● **WHAT THE EXERCISE ASKS**
Each entry that follows must be output without any deviation.

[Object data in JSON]
--- start ---

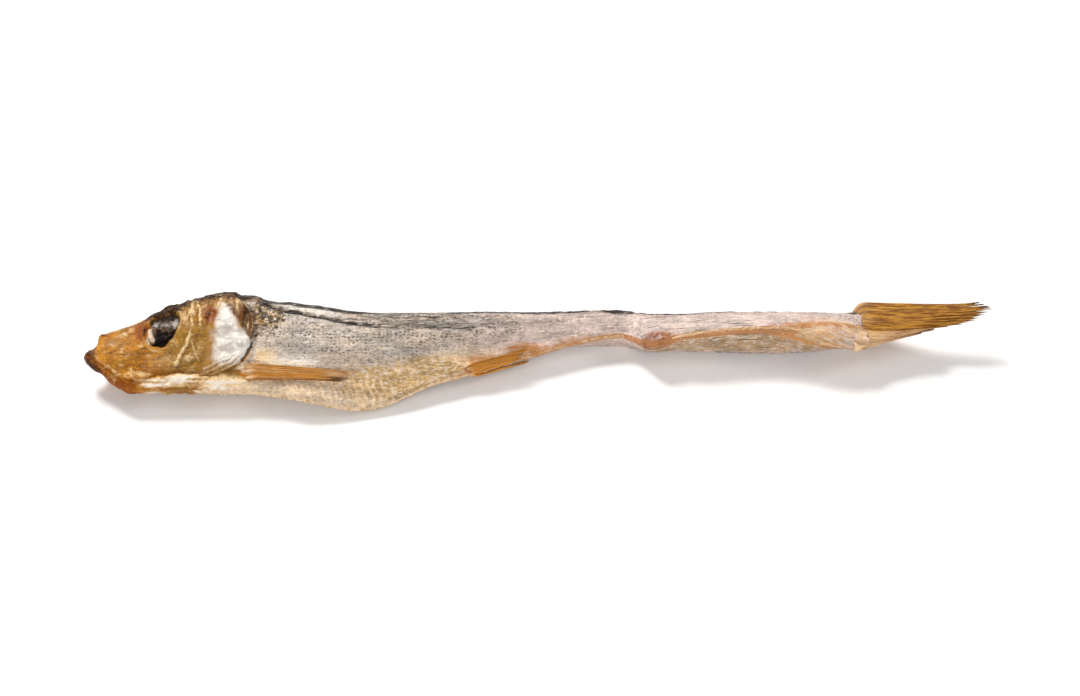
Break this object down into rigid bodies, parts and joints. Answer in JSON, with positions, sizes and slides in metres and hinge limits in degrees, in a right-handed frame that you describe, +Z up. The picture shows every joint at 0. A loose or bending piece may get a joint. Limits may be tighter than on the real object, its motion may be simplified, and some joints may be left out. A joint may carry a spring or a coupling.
{
  "type": "dried sprat",
  "caption": "Small whole dried fish lying on its side: amber head with sunken eye and pearly gill cover, silver-grey flank, thin belly, twisted tail half and frayed amber fins.",
  "frame": {"origin": "centre of the footprint's bounding box, on the surface that the fish lies on", "axes": "+X from the snout to the tail, +Y to the side that the fish's back is on, +Z up; the fish lies on its right side with its left side up"},
  "size_m": [0.115, 0.016, 0.0087],
  "materials": {
    "dried_skin": "silver-grey dried skin with a dull oily sheen, amber at the head and fins"
  },
  "bodies": {
    "root": {"sprat": "dried_skin"}
  },
  "joints": []
}
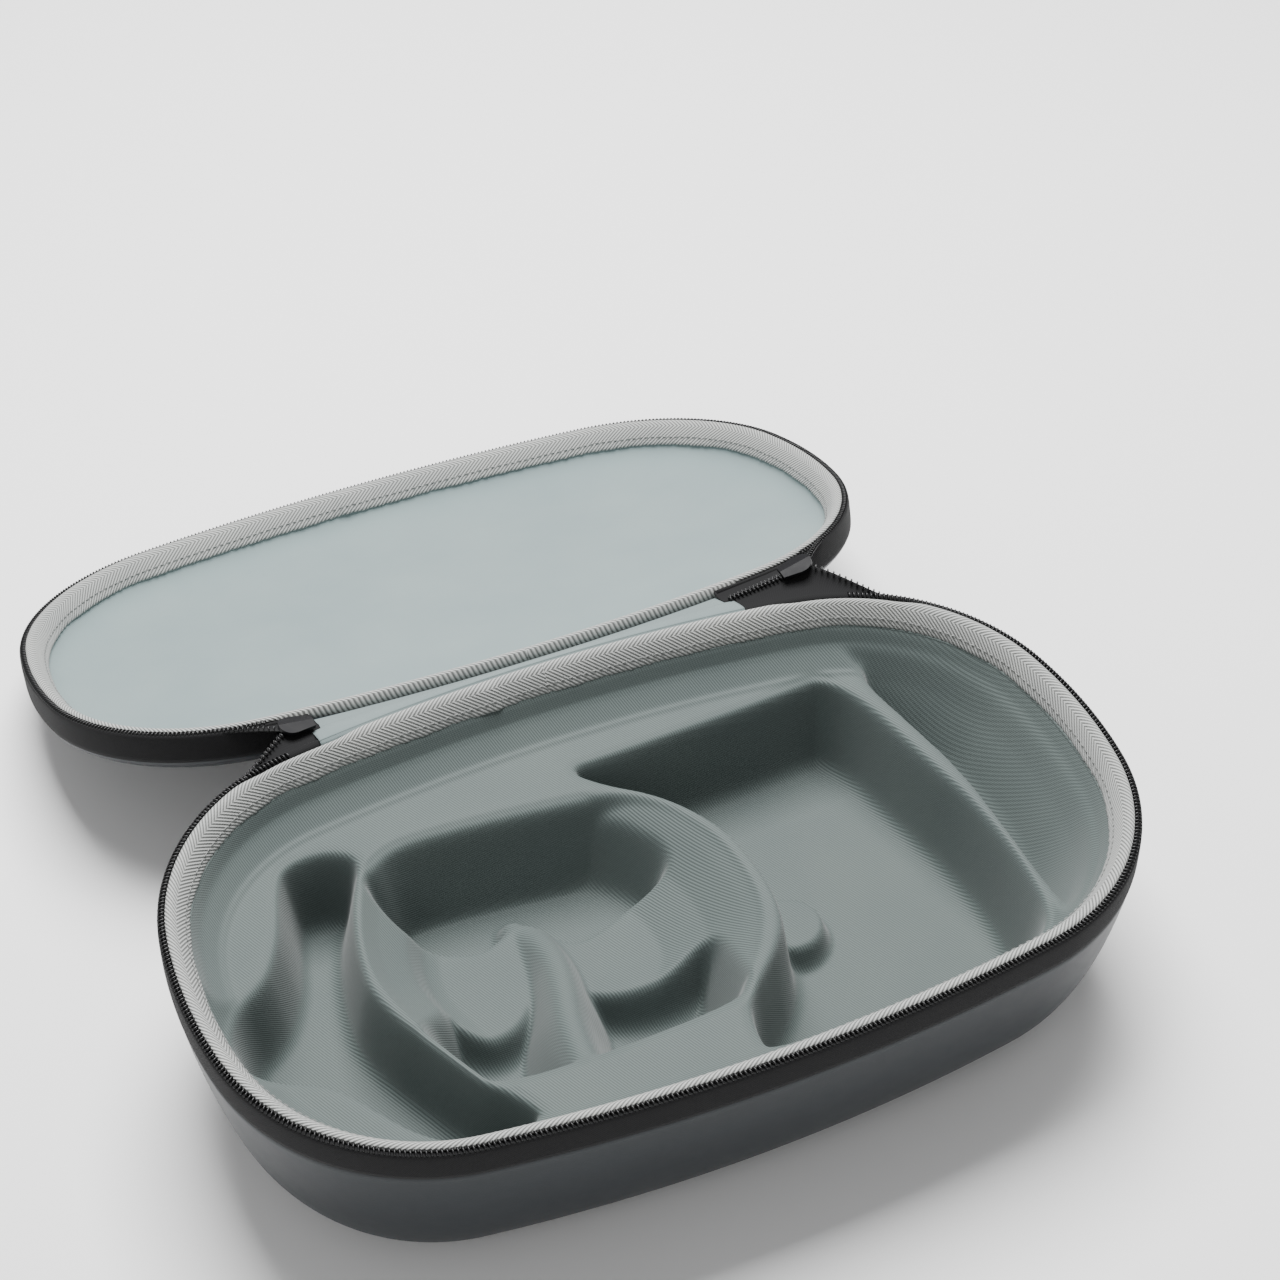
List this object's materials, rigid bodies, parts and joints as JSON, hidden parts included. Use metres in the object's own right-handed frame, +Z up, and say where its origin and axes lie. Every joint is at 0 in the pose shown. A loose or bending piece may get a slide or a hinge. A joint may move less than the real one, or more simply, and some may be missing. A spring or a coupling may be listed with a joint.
{
  "type": "headset carrying case",
  "caption": "Moulded hard-shell zip case with a hinged shallow lid, rolled carrying handle and a lined tray with deep pockets for a headset.",
  "frame": {"origin": "middle of the flat underside of the base", "axes": "+X along the length of the case, +Y towards the hinge side, +Z up"},
  "size_m": [0.34, 0.4059, 0.0851],
  "materials": {
    "shell_skin": "fine-grained coated fabric over moulded foam, soft sheen",
    "patch_skin": "smooth coated leather, soft sheen",
    "handle_skin": "smooth coated leather, soft sheen",
    "tray_cloth": "ribbed tricot bonded to moulded foam",
    "lining_cloth": "fine jersey bonded to the shell",
    "hinge_cloth": "plain woven strip",
    "edge_binding": "herringbone tape, folded and stitched",
    "zipper_tape": "woven polyester tape",
    "zipper_coil": "moulded nylon coil",
    "slider_enamel": "black enamel over die casting",
    "pull_rubber": "soft moulded grip",
    "strap_webbing": "narrow woven webbing",
    "core_foam": "closed-cell foam cord"
  },
  "bodies": {
    "base": {"base_shell": "shell_skin", "headset_tray": "tray_cloth", "base_edge_binding": "edge_binding", "base_zipper_tape": "zipper_tape", "base_tape_ends": "zipper_tape", "base_zipper_coil": "zipper_coil", "hinge_outer_patch": "patch_skin", "hinge_inner_strip": "hinge_cloth"},
    "lid": {"lid_shell": "shell_skin", "lid_lining": "lining_cloth", "lid_edge_binding": "edge_binding", "lid_zipper_tape": "zipper_tape", "lid_tape_ends": "zipper_tape", "lid_zipper_coil": "zipper_coil"},
    "zipper_ends": {"meshed_coil": "zipper_coil"},
    "handle": {"handle_grip_cover": "handle_skin", "handle_cores": "core_foam", "handle_straps": "strap_webbing", "handle_strap_ends": "strap_webbing"},
    "left_slider": {"slider_left": "slider_enamel"},
    "left_pull": {"pull_link_left": "slider_enamel", "pull_grip_left": "pull_rubber"},
    "right_slider": {"slider_right": "slider_enamel"},
    "right_pull": {"pull_link_right": "slider_enamel", "pull_grip_right": "pull_rubber"}
  },
  "joints": [
    {"name": "lid_hinge", "type": "hinge", "parent": "base", "child": "lid", "pos_m": [0, 0.106, 0.079], "axis": [1, 0, 0], "range_deg": [0, 197.49], "deforming": ["hinge_outer_patch", "hinge_inner_strip", "base_tape_ends", "lid_tape_ends"]},
    {"name": "handle_turn", "type": "hinge", "parent": "base", "child": "handle", "pos_m": [0, 0.1003, 0.0751], "axis": [1, 0, 0], "range_deg": [0, 94.81]},
    {"name": "zipper_ends_turn", "type": "hinge", "parent": "base", "child": "zipper_ends", "pos_m": [0, 0.0985, 0.0731], "axis": [1, 0, 0], "range_deg": [0, 94.81]},
    {"name": "left_slider_travel", "type": "slide", "parent": "zipper_ends", "child": "left_slider", "axis": [-0.9907, 0.0114, 0.1355], "range_m": [0, 0.01]},
    {"name": "left_pull_swing", "type": "hinge", "parent": "left_slider", "child": "left_pull", "pos_m": [-0.0937, 0.10526, 0.07113], "axis": [0, 0.9965, -0.0836], "range_deg": [-10, 75]},
    {"name": "right_slider_travel", "type": "slide", "parent": "zipper_ends", "child": "right_slider", "axis": [0.9648, 0.022, 0.2621], "range_m": [0, 0.01]},
    {"name": "right_pull_swing", "type": "hinge", "parent": "right_slider", "child": "right_pull", "pos_m": [0.11056, 0.10551, 0.07418], "axis": [0, -0.9965, 0.0836], "range_deg": [-10, 75]}
  ],
  "couplings": [
    {"joint": "handle_turn", "follows": "lid_hinge", "ratio": 0.48},
    {"joint": "zipper_ends_turn", "follows": "lid_hinge", "ratio": 0.48}
  ]
}
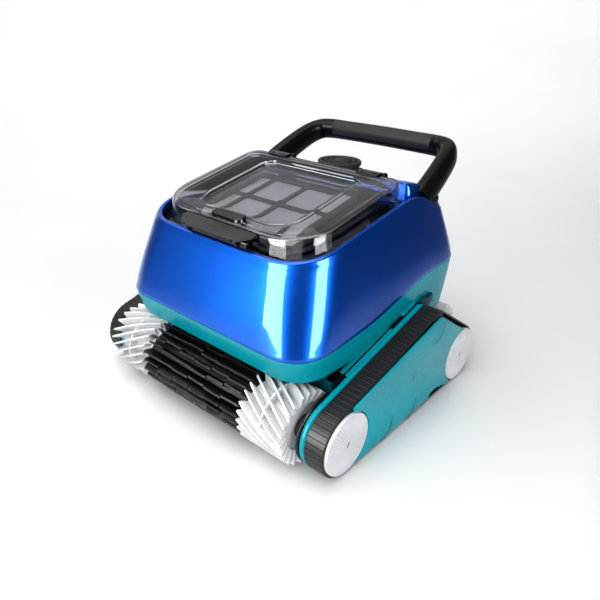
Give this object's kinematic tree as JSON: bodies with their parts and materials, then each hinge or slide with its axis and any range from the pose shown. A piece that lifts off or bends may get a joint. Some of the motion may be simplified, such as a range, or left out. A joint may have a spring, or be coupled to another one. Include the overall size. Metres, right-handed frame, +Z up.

--- end ---

● **ANSWER**
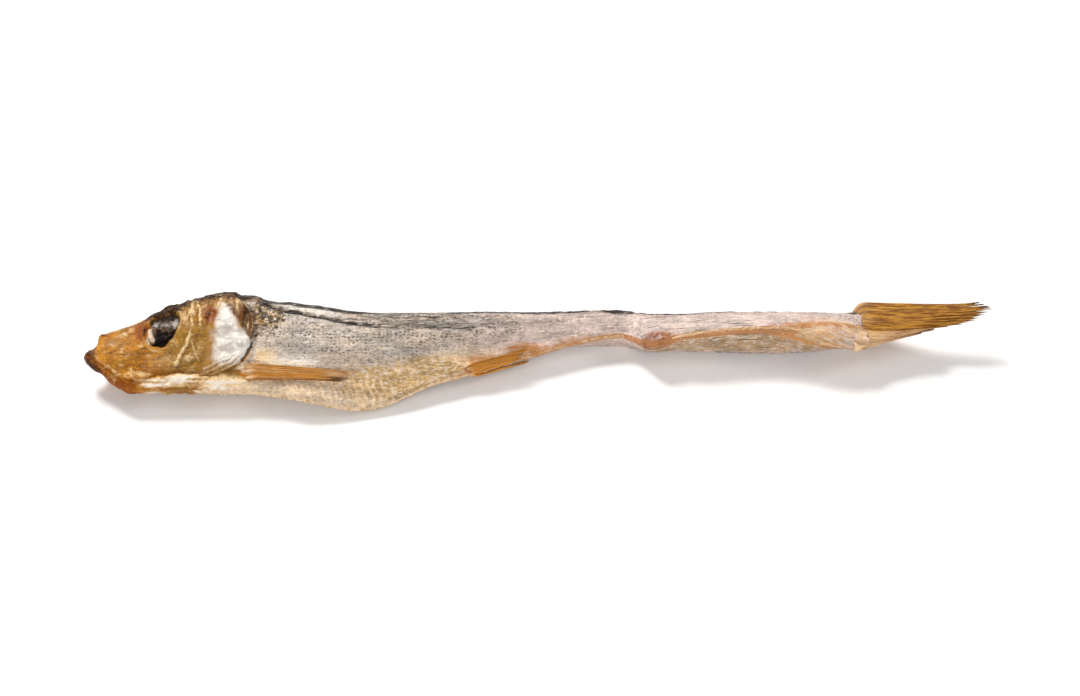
Break this object down into rigid bodies, parts and joints. Answer in JSON, with positions, sizes and slides in metres and hinge limits in degrees, in a right-handed frame that you describe, +Z up. The picture shows every joint at 0. A loose or bending piece may get a joint. Limits may be tighter than on the real object, its motion may be simplified, and some joints may be left out. A joint may carry a spring or a coupling.
{
  "type": "dried sprat",
  "caption": "Small whole dried fish lying on its side: amber head with sunken eye and pearly gill cover, silver-grey flank, thin belly, twisted tail half and frayed amber fins.",
  "frame": {"origin": "centre of the footprint's bounding box, on the surface that the fish lies on", "axes": "+X from the snout to the tail, +Y to the side that the fish's back is on, +Z up; the fish lies on its right side with its left side up"},
  "size_m": [0.115, 0.016, 0.0087],
  "materials": {
    "dried_skin": "silver-grey dried skin with a dull oily sheen, amber at the head and fins"
  },
  "bodies": {
    "root": {"sprat": "dried_skin"}
  },
  "joints": []
}
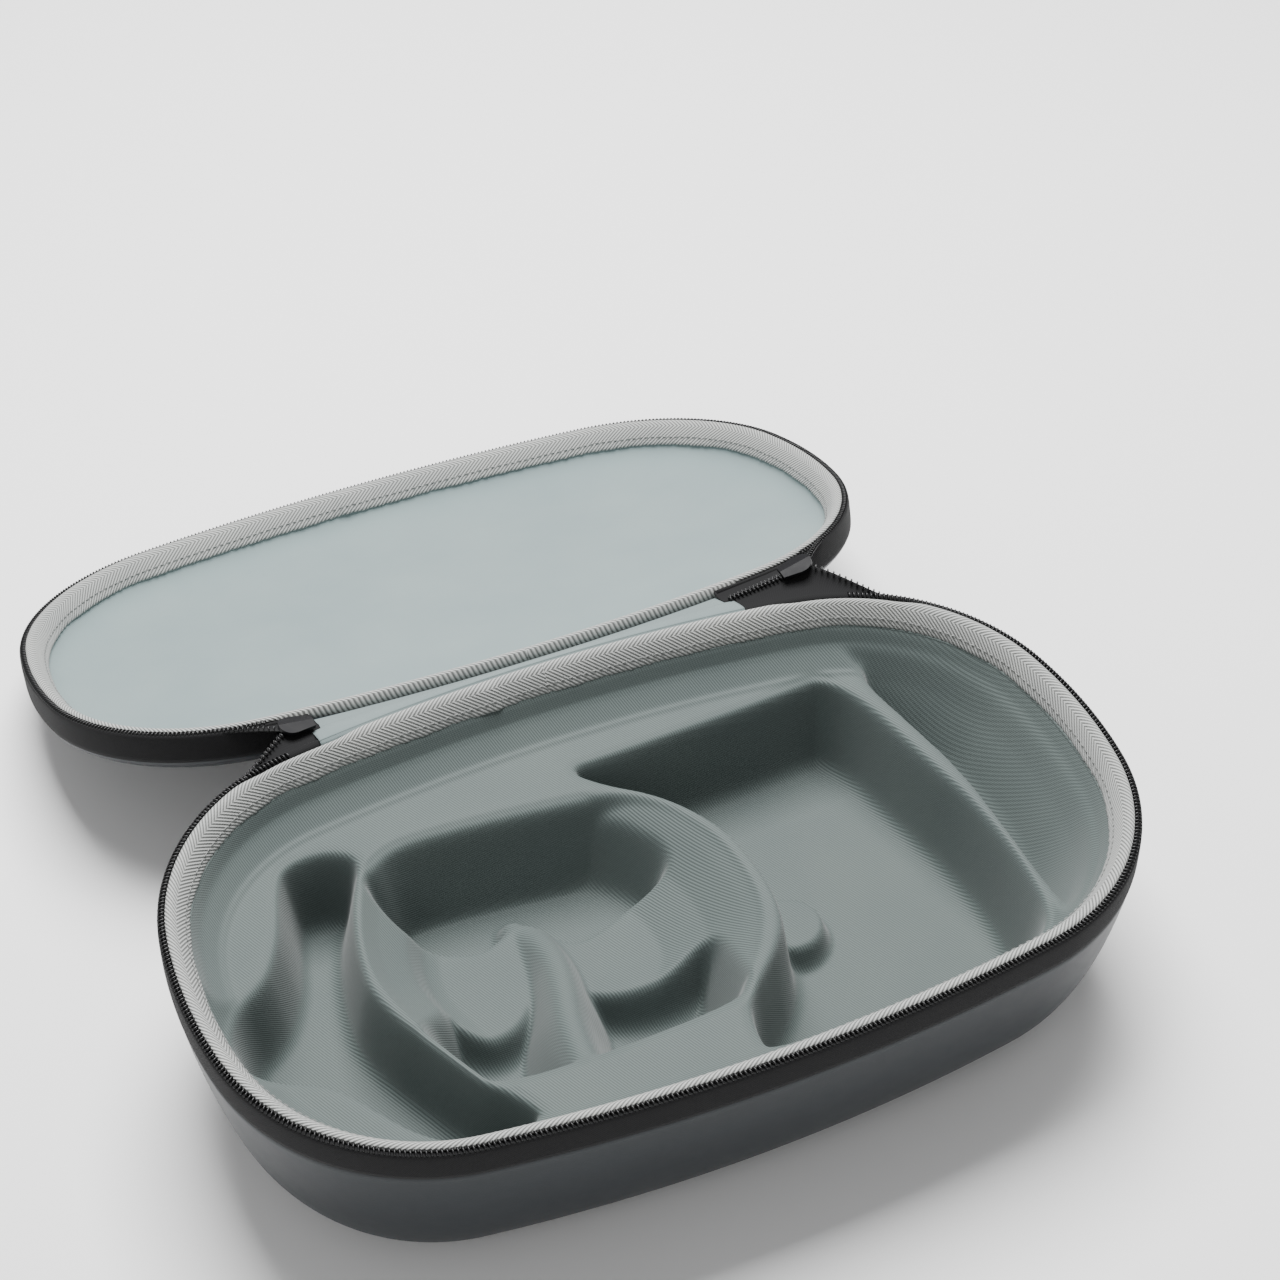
List this object's materials, rigid bodies, parts and joints as JSON, hidden parts included. Use metres in the object's own right-handed frame, +Z up, and say where its origin and axes lie. Every joint is at 0 in the pose shown. A loose or bending piece may get a slide or a hinge. A joint may move less than the real one, or more simply, and some may be missing. A spring or a coupling may be listed with a joint.
{
  "type": "headset carrying case",
  "caption": "Moulded hard-shell zip case with a hinged shallow lid, rolled carrying handle and a lined tray with deep pockets for a headset.",
  "frame": {"origin": "middle of the flat underside of the base", "axes": "+X along the length of the case, +Y towards the hinge side, +Z up"},
  "size_m": [0.34, 0.4059, 0.0851],
  "materials": {
    "shell_skin": "fine-grained coated fabric over moulded foam, soft sheen",
    "patch_skin": "smooth coated leather, soft sheen",
    "handle_skin": "smooth coated leather, soft sheen",
    "tray_cloth": "ribbed tricot bonded to moulded foam",
    "lining_cloth": "fine jersey bonded to the shell",
    "hinge_cloth": "plain woven strip",
    "edge_binding": "herringbone tape, folded and stitched",
    "zipper_tape": "woven polyester tape",
    "zipper_coil": "moulded nylon coil",
    "slider_enamel": "black enamel over die casting",
    "pull_rubber": "soft moulded grip",
    "strap_webbing": "narrow woven webbing",
    "core_foam": "closed-cell foam cord"
  },
  "bodies": {
    "base": {"base_shell": "shell_skin", "headset_tray": "tray_cloth", "base_edge_binding": "edge_binding", "base_zipper_tape": "zipper_tape", "base_tape_ends": "zipper_tape", "base_zipper_coil": "zipper_coil", "hinge_outer_patch": "patch_skin", "hinge_inner_strip": "hinge_cloth"},
    "lid": {"lid_shell": "shell_skin", "lid_lining": "lining_cloth", "lid_edge_binding": "edge_binding", "lid_zipper_tape": "zipper_tape", "lid_tape_ends": "zipper_tape", "lid_zipper_coil": "zipper_coil"},
    "zipper_ends": {"meshed_coil": "zipper_coil"},
    "handle": {"handle_grip_cover": "handle_skin", "handle_cores": "core_foam", "handle_straps": "strap_webbing", "handle_strap_ends": "strap_webbing"},
    "left_slider": {"slider_left": "slider_enamel"},
    "left_pull": {"pull_link_left": "slider_enamel", "pull_grip_left": "pull_rubber"},
    "right_slider": {"slider_right": "slider_enamel"},
    "right_pull": {"pull_link_right": "slider_enamel", "pull_grip_right": "pull_rubber"}
  },
  "joints": [
    {"name": "lid_hinge", "type": "hinge", "parent": "base", "child": "lid", "pos_m": [0, 0.106, 0.079], "axis": [1, 0, 0], "range_deg": [0, 197.49], "deforming": ["hinge_outer_patch", "hinge_inner_strip", "base_tape_ends", "lid_tape_ends"]},
    {"name": "handle_turn", "type": "hinge", "parent": "base", "child": "handle", "pos_m": [0, 0.1003, 0.0751], "axis": [1, 0, 0], "range_deg": [0, 94.81]},
    {"name": "zipper_ends_turn", "type": "hinge", "parent": "base", "child": "zipper_ends", "pos_m": [0, 0.0985, 0.0731], "axis": [1, 0, 0], "range_deg": [0, 94.81]},
    {"name": "left_slider_travel", "type": "slide", "parent": "zipper_ends", "child": "left_slider", "axis": [-0.9907, 0.0114, 0.1355], "range_m": [0, 0.01]},
    {"name": "left_pull_swing", "type": "hinge", "parent": "left_slider", "child": "left_pull", "pos_m": [-0.0937, 0.10526, 0.07113], "axis": [0, 0.9965, -0.0836], "range_deg": [-10, 75]},
    {"name": "right_slider_travel", "type": "slide", "parent": "zipper_ends", "child": "right_slider", "axis": [0.9648, 0.022, 0.2621], "range_m": [0, 0.01]},
    {"name": "right_pull_swing", "type": "hinge", "parent": "right_slider", "child": "right_pull", "pos_m": [0.11056, 0.10551, 0.07418], "axis": [0, -0.9965, 0.0836], "range_deg": [-10, 75]}
  ],
  "couplings": [
    {"joint": "handle_turn", "follows": "lid_hinge", "ratio": 0.48},
    {"joint": "zipper_ends_turn", "follows": "lid_hinge", "ratio": 0.48}
  ]
}
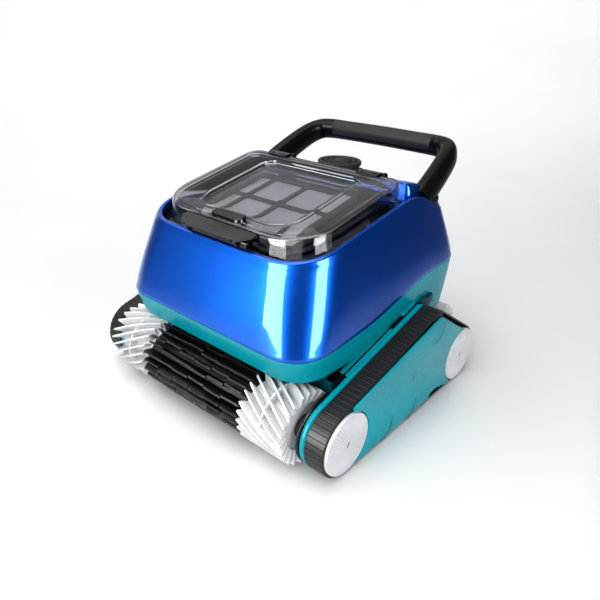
Give this object's kinematic tree as JSON: bodies with their parts and materials, then each hinge or slide with its axis and any range from the pose shown. A piece that lifts off or bends may get a joint. Some of the motion may be simplified, such as a range, or left out. A joint may have a spring, or be coupled to another one. Include the overall size. Metres, right-handed frame, +Z up.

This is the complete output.